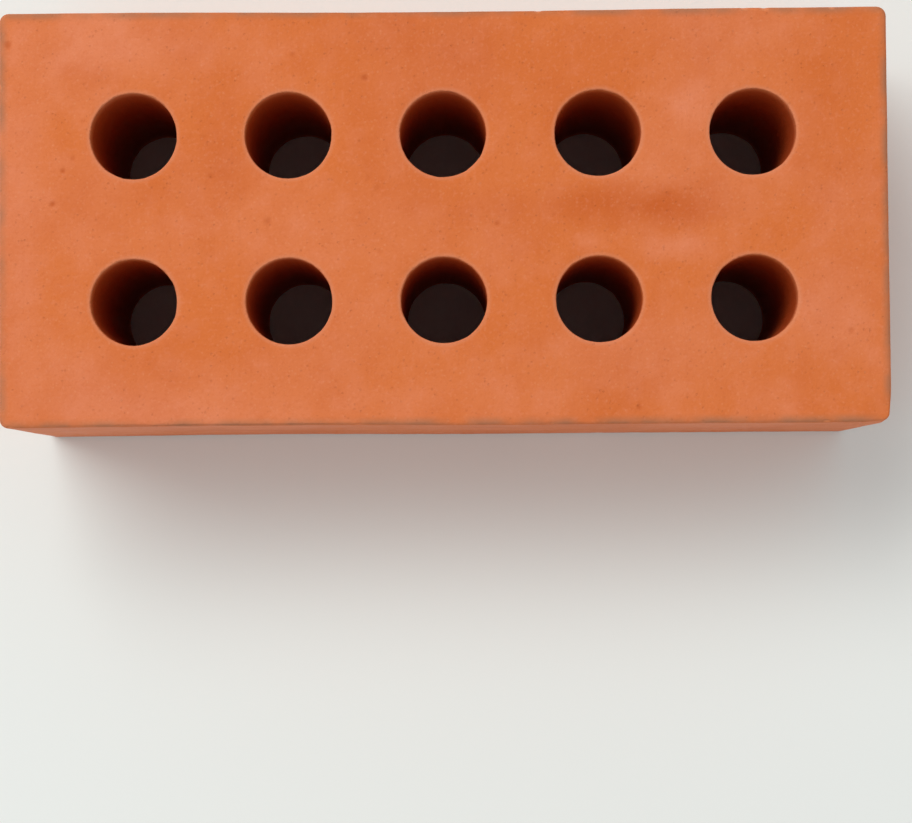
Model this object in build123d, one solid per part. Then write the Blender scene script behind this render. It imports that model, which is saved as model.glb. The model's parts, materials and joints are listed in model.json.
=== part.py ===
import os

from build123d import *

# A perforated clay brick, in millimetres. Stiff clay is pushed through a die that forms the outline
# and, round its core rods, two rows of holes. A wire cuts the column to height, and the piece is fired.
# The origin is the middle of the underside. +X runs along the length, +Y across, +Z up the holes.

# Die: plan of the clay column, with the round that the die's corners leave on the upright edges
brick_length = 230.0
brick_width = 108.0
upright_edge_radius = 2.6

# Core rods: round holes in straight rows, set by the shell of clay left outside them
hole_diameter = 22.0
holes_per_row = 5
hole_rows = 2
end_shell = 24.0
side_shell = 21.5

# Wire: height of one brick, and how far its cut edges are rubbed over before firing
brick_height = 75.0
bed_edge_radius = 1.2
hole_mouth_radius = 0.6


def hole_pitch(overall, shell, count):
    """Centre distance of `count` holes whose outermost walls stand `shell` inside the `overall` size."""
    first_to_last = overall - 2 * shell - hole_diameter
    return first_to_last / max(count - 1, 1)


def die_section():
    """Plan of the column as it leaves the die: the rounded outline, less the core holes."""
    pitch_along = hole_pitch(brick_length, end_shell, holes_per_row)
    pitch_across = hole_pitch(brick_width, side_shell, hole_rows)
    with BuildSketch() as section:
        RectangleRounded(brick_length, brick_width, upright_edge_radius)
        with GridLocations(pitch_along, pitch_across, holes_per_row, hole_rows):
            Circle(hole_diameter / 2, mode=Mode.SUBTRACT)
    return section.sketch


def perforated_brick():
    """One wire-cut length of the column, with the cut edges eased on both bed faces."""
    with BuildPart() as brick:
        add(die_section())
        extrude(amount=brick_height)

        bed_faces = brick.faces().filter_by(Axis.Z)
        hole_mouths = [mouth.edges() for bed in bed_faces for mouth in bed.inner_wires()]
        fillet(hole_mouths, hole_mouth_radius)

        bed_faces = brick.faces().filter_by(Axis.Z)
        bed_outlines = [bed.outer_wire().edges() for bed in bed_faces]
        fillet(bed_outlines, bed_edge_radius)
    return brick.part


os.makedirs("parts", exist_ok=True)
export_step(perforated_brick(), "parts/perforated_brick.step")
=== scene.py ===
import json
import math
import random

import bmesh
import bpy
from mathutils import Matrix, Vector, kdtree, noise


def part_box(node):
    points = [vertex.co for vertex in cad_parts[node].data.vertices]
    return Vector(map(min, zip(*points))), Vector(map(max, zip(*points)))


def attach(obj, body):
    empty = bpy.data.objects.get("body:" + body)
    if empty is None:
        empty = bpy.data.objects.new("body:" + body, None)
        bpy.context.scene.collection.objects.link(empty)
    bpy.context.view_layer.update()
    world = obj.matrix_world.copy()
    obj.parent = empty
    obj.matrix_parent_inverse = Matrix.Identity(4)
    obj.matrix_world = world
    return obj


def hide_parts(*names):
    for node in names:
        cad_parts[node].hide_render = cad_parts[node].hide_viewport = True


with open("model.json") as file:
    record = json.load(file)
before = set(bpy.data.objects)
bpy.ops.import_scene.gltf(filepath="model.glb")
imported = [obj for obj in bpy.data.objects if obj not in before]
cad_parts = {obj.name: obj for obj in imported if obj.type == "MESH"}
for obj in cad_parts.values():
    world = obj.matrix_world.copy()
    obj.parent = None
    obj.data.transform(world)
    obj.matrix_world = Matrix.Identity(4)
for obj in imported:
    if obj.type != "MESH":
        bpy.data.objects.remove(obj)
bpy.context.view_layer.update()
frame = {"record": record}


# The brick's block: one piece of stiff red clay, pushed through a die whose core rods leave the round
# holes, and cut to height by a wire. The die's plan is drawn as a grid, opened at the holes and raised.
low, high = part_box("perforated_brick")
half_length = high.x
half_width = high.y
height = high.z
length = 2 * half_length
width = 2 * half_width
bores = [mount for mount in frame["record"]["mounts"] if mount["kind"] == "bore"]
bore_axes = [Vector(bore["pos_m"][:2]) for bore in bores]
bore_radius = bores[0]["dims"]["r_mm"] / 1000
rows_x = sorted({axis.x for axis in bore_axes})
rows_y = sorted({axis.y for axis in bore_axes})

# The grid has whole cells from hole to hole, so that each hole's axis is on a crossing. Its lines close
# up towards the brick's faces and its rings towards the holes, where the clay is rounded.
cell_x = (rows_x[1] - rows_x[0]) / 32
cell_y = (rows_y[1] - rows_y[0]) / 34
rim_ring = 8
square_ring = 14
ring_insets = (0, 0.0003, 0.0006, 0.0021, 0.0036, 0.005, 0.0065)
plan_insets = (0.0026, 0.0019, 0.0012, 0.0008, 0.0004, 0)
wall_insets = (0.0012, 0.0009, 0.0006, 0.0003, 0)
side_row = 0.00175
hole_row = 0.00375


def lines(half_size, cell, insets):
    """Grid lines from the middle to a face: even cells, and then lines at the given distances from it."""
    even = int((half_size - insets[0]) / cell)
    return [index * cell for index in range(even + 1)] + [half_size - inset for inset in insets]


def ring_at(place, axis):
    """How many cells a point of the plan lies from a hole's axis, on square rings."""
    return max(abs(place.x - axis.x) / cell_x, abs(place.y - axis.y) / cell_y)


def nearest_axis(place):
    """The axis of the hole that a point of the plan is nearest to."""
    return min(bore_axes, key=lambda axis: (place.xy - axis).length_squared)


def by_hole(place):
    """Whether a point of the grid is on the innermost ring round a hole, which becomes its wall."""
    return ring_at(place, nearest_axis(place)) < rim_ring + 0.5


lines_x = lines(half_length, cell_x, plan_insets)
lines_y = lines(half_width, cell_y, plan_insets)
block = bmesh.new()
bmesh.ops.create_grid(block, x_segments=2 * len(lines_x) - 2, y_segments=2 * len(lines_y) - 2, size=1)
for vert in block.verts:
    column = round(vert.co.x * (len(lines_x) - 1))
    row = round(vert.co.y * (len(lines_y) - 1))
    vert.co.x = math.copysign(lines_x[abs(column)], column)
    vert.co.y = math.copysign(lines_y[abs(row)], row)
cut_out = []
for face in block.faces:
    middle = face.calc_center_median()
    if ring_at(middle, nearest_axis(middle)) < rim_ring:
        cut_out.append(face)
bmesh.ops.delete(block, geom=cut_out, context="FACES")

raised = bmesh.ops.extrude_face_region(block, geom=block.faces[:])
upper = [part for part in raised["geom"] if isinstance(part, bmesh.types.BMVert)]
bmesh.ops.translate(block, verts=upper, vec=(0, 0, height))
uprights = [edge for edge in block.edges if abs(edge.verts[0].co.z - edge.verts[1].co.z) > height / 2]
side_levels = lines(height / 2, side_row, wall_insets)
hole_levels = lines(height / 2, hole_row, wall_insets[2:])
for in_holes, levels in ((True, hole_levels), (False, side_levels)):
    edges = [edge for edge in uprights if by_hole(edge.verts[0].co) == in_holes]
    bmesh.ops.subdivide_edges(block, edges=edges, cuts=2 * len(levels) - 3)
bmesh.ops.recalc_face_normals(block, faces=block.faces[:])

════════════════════

Please give an exact restatement of only the lines from the beginning of the material above to the line with "extrude(amount=brick_height)", inclusive.

■ Output of the task:
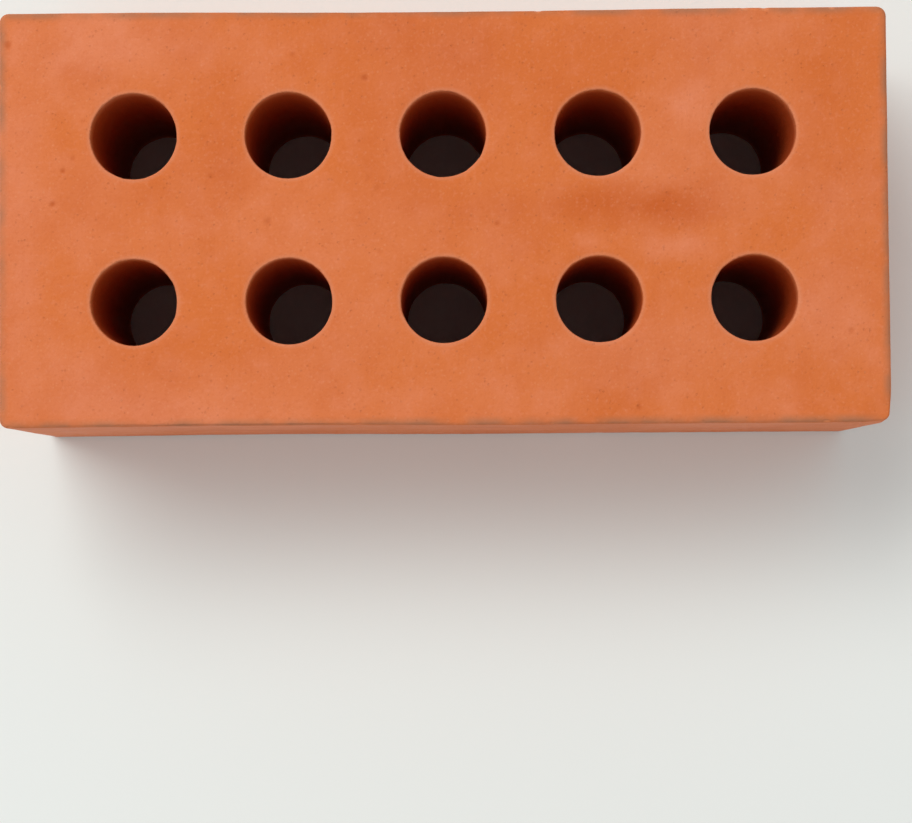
Model this object in build123d, one solid per part. Then write the Blender scene script behind this render. It imports that model, which is saved as model.glb. The model's parts, materials and joints are listed in model.json.
=== part.py ===
import os

from build123d import *

# A perforated clay brick, in millimetres. Stiff clay is pushed through a die that forms the outline
# and, round its core rods, two rows of holes. A wire cuts the column to height, and the piece is fired.
# The origin is the middle of the underside. +X runs along the length, +Y across, +Z up the holes.

# Die: plan of the clay column, with the round that the die's corners leave on the upright edges
brick_length = 230.0
brick_width = 108.0
upright_edge_radius = 2.6

# Core rods: round holes in straight rows, set by the shell of clay left outside them
hole_diameter = 22.0
holes_per_row = 5
hole_rows = 2
end_shell = 24.0
side_shell = 21.5

# Wire: height of one brick, and how far its cut edges are rubbed over before firing
brick_height = 75.0
bed_edge_radius = 1.2
hole_mouth_radius = 0.6


def hole_pitch(overall, shell, count):
    """Centre distance of `count` holes whose outermost walls stand `shell` inside the `overall` size."""
    first_to_last = overall - 2 * shell - hole_diameter
    return first_to_last / max(count - 1, 1)


def die_section():
    """Plan of the column as it leaves the die: the rounded outline, less the core holes."""
    pitch_along = hole_pitch(brick_length, end_shell, holes_per_row)
    pitch_across = hole_pitch(brick_width, side_shell, hole_rows)
    with BuildSketch() as section:
        RectangleRounded(brick_length, brick_width, upright_edge_radius)
        with GridLocations(pitch_along, pitch_across, holes_per_row, hole_rows):
            Circle(hole_diameter / 2, mode=Mode.SUBTRACT)
    return section.sketch


def perforated_brick():
    """One wire-cut length of the column, with the cut edges eased on both bed faces."""
    with BuildPart() as brick:
        add(die_section())
        extrude(amount=brick_height)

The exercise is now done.